18th Nov, Friday. The FBM KLCI slam dunk on the closing bell yesterday as investors are not convinced over the development on the Euro debt crisis recently. Other news to follow.
"- U.S. stock losses intensified on Thursday as investors sold equities as
well as assets more typically used to hedge stock bets, as rising
borrowing costs in Europe unnerved Wall Street.
The Dow Jones Industrial Average
DJIA
-1.13%
ended down 134.79 points, or 1.1%, at 11,770.80, reclaiming some lost
ground in the session’s final minutes after losing more than 200 points.
The S&P 500 Index
SPX
-1.68%
closed down 20.75 points, or 1.7%, at 1,216.16, with natural-resource
stocks and technology shares the heaviest weights of its 10 sectors,
which all ended lower.
The Nasdaq Composite
COMP
-1.96%
dropped 51.62 points, or 2%, to 2,587.99."

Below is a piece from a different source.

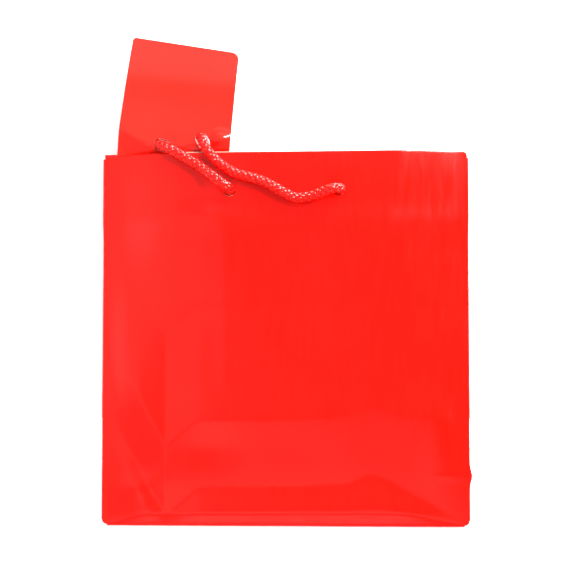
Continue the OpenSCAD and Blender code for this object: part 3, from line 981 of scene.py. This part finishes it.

"-US soybean futures end down, falling amid on broader risk-off trading in commodity markets. Worries that the European sovereign-debt crisis might spread across the continent along with slow global economic growth sparked nervous selling as traders trimmed risk exposure. Spillover pressure from sharply lower corn and wheat futures added to the negative mood in the market, but confirmation of strong export demand provided support that limited losses. CBOT January soybeans ended down 19 1/2c at $11.68 1/4 a bushel. Soy products fall with soybeans, Soyoil futures tumbled on spillover pressure from soybeans and sharp declines in crude oil futures, analysts say. Crude oil influences soyoil, as biodiesel fuel is derived from soybean oil. Soymeal ended lower, but declines were limited by higher-than-expected weekly export sales data. CBOT Dec soymeal ended down $1.90 at $294.50/short ton; Dec soyoil dropped 1.08c to 51.40 cents/lb."
FKLI- Lower High Detected On Hourly Time Frame Candles
This is not a fright attempt to scare the readers out there but an indication that market is showing some sign of weakness on yesterday close. A stern warning to those may have over leverage / over trading in the Futures market, always remember to keep your margin and equity in checked. Timing is fatal in the financial market while traders need to be aware about the degree of risk when they hold any positions. At close, the FBM KLCI suddenly drop 11.37 points to 1,465.47, closing at the low of the day. This is not a strange scenario as most institutional investors choose to trim down their exposure on the closing bell. On technical perspective, market has been hovering on sideways movement as it is looking for certain direction. There are less commitment for the positions traders to commit any trade in the market. Furthermore, judging on the symmetrical triangle above the index futures is likely weaken further if it breach below today immediate support level at 1,458 level. if this event occur, market is expected to recover based on previous support area or known previous lows. For today, major support is located around 1,440 while resistance is pegged at 1,467.
Daily Pivot Point
R2= 1472
R1= 1467
S1= 1458
S2= 1453
FCPO- Correction In Progress
CPO futures was traded lower yesterday after surging excessively previously as profit taking activities kick in during the afternoon session. The same goes to the law of physics, market need some breather at some point when it has surge to a new highs. Yesterday, the benchmark Feb closed RM29 lower to 3,212, it topped 3,268 level on morning session. Noticeable profit taking activities occur when the benchmark Feb start to retrace below 3,240 level (Tuesday closing value was 3,241 ), prompting more Long holder to trimmed their positions yesterday. Fortunately, it was a steady decent rather than swift Selling at the market, which could strengthen the possibilities of profit taking activities. Overall palm oil positive momentum in medium term still hold as yesterday retrace are likely turn into a healthy correction. More traders are likely to jump into the Long side band wagon when the prices start recovering from previous retracement. On the sentiment side, weather will stays as the headline for the market to move for the moment. Rainy and wet weather are likely curb palm oil harvest and crop cultivation thus reduced the supplies available for this near term. Based on that theory, prices for palm oil are likely to rise due to tight supplies. For today, support is located around 3,174 level while resistance is pegged at 3,249.
Daily Pivot Point
R2=3286
R1=3249
S1=3193
S2=3174
Disclaimer: Information and opinions contained in this report are for educational purposes only. While the information contained herein was obtained from sources believed to be reliable, author does not guarantee its accuracy or completeness.